# Field of Study vs. Occupation
Adam Ben-Aamr

12-10-2024

# Data Introduction
Many individuals enter college or university with an idea of what they want to focus their career on. However, there are many instances where these same individuals end up changeing their choice of career. I have always been curious about the factors that influence career changes. I want to explore how someone's field of study impacts their likelihood to stick with or switch their careers. According to the distributor and maintainer, this dataset is designed to help explore and predict whether individuals are likely to change their occupation based on their academic background, job experience, and other demographic factors.

It is unknown where this data origniated from and everything is completely annonymous. This could be a potential bias as it could provide the opporunity of eliminating some subset of bias. The csv file used for analysis in this project was retrieved from [Kaggle](https://www.kaggle.com/datasets/jahnavipaliwal/field-of-study-vs-occupation) uploaded by the user [Jahnavi Paliwal](https://www.kaggle.com/jahnavipaliwal) under the Apache 2.0 license.

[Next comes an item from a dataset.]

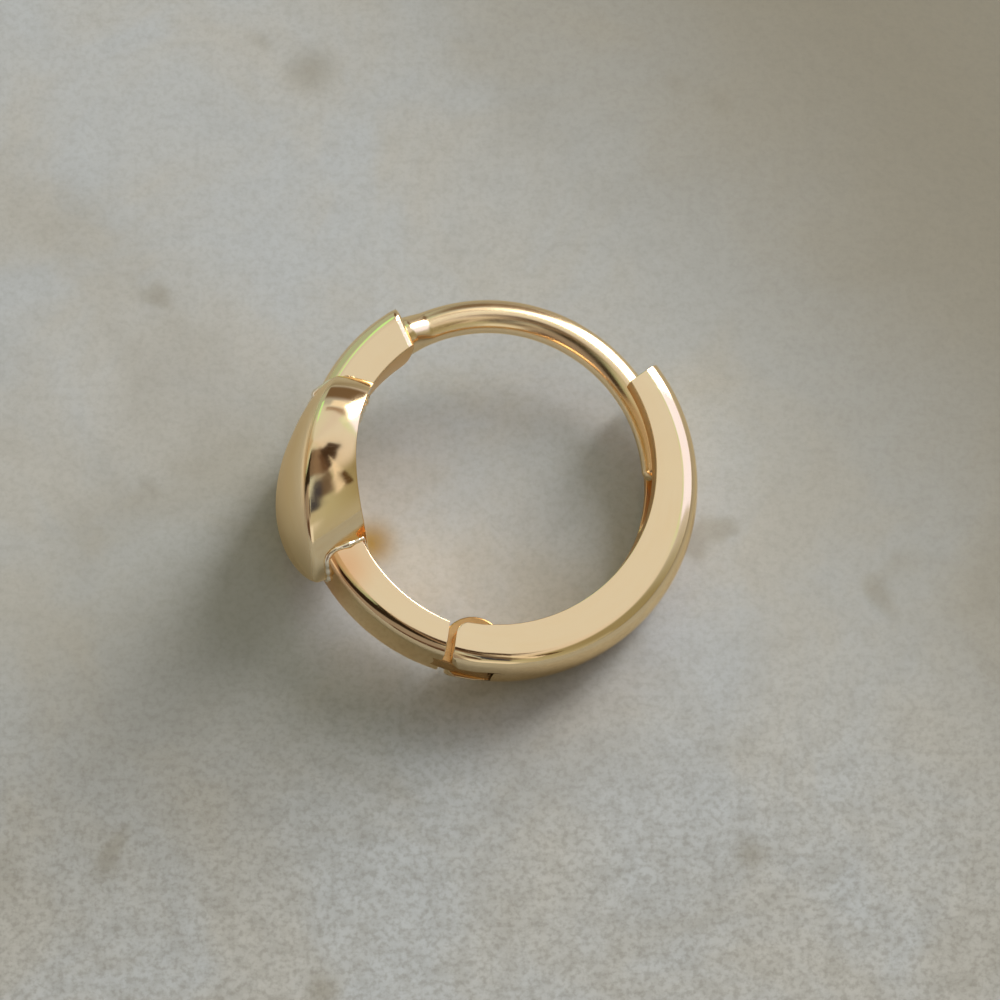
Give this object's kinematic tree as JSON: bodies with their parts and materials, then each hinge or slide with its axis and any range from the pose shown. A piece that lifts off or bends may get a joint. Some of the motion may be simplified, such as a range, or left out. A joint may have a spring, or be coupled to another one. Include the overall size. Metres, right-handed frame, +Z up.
{
  "type": "hoop charm earring",
  "caption": "Small hinged hoop earring with a puffed heart charm soldered to its front arch; a curved ear post shuts into a groove in the back arch.",
  "frame": {"origin": "middle of the closed earring's box, on the surface that it lies on", "axes": "+X from the charm to the back arch, +Y from the hinge to the ear post, +Z up off the surface"},
  "size_m": [0.0121, 0.0112, 0.0058],
  "materials": {
    "gold": "polished pale yellow gold"
  },
  "bodies": {
    "front": {"front_arch": "gold"},
    "back": {"back_arch": "gold", "hinge_pin": "gold"}
  },
  "joints": [
    {"name": "hoop_hinge", "type": "hinge", "parent": "front", "child": "back", "pos_m": [-0.00055, -0.00477, 0.00167], "axis": [-0.1574, 0.0984, -0.9826], "range_deg": [0, 75]}
  ]
}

The features that will be used in this analysis would be `Field of Study`, `Years of Expereince`, `Education Level`, `Current Occupation`, `Idustry Growth Rate`, `Job Satisfaction`, `Work-Life Balance`, `Job Opportunities`, `Salary`, `Job Security`, `Career Change Interest`, `Skills Gap`, `Family Influence`, `Mentorship Available` with the target variable being `Likely to Change Occupation`.

Attribute Information:
1. Field of Study: The area of academic focus during the individual’s education
2. Current Occupation: The individual's current job or industry they are employed in (Software Engineer, Mechanical Engineer, etc.)
3. Age: The age of the individual
4. Gender: The gender of the individual (Male, Female)
5. Years of Experience: The number of years the individual has been in the workforce
6. Education Level: The highest level of education completed by the individual (High School, Bachelor's, Master's, PhD)
7. Industry Growth Rate: The growth rate of the industry the individual works in (High, Medium, Low)
8. Job Satisfaction: A rating of the individual’s job satisfaction (1 - 10 scale)
9. Work-Life Balance: A rating of the individual's perceived work-life balance (1 - 10 scale)
10. Job Opportunities: The number of available job opportunities in the individual’s field
11. Salary: The annual salary of the individual (in USD or local currency equivalent)
12. Job Security: A rating of the individual’s perceived job security (1 - 10 scale)
13. Career Change Interest: Whether the individual is interested in changing their occupation (1 for yes, 0 for no)
14. Skills Gap: A measure of how well the individual’s current skills match their job requirements (1 - 10 scale)
15. Family Influence: The degree of influence the individual’s family has on their career choice (None, Low, Medium, High)
16. Mentorship Available: Whether the individual has access to a mentor in their current job
17. Certifications: Whether the individual holds any certifications relevant to their occupation
18. Freelancing Expereince: Whether the individual has freelanced in the past
19. Geographic Mobility: Whether the individual is willing to relocate for a job
20. Professional Networks: A measure of how strong the individual's professional network is (1 - 10 scale)
21. Career Change Events: The number of career changes the individual has made in the past
22. Technology Adoption: A measure of the individual’s comfort level with adopting new technologies (1 - 10 scale)
23. Likely to Change Occupation: Variable indicating whether an individual is likely to change their occupation (1 for likely to change, 0 for unlikely to change)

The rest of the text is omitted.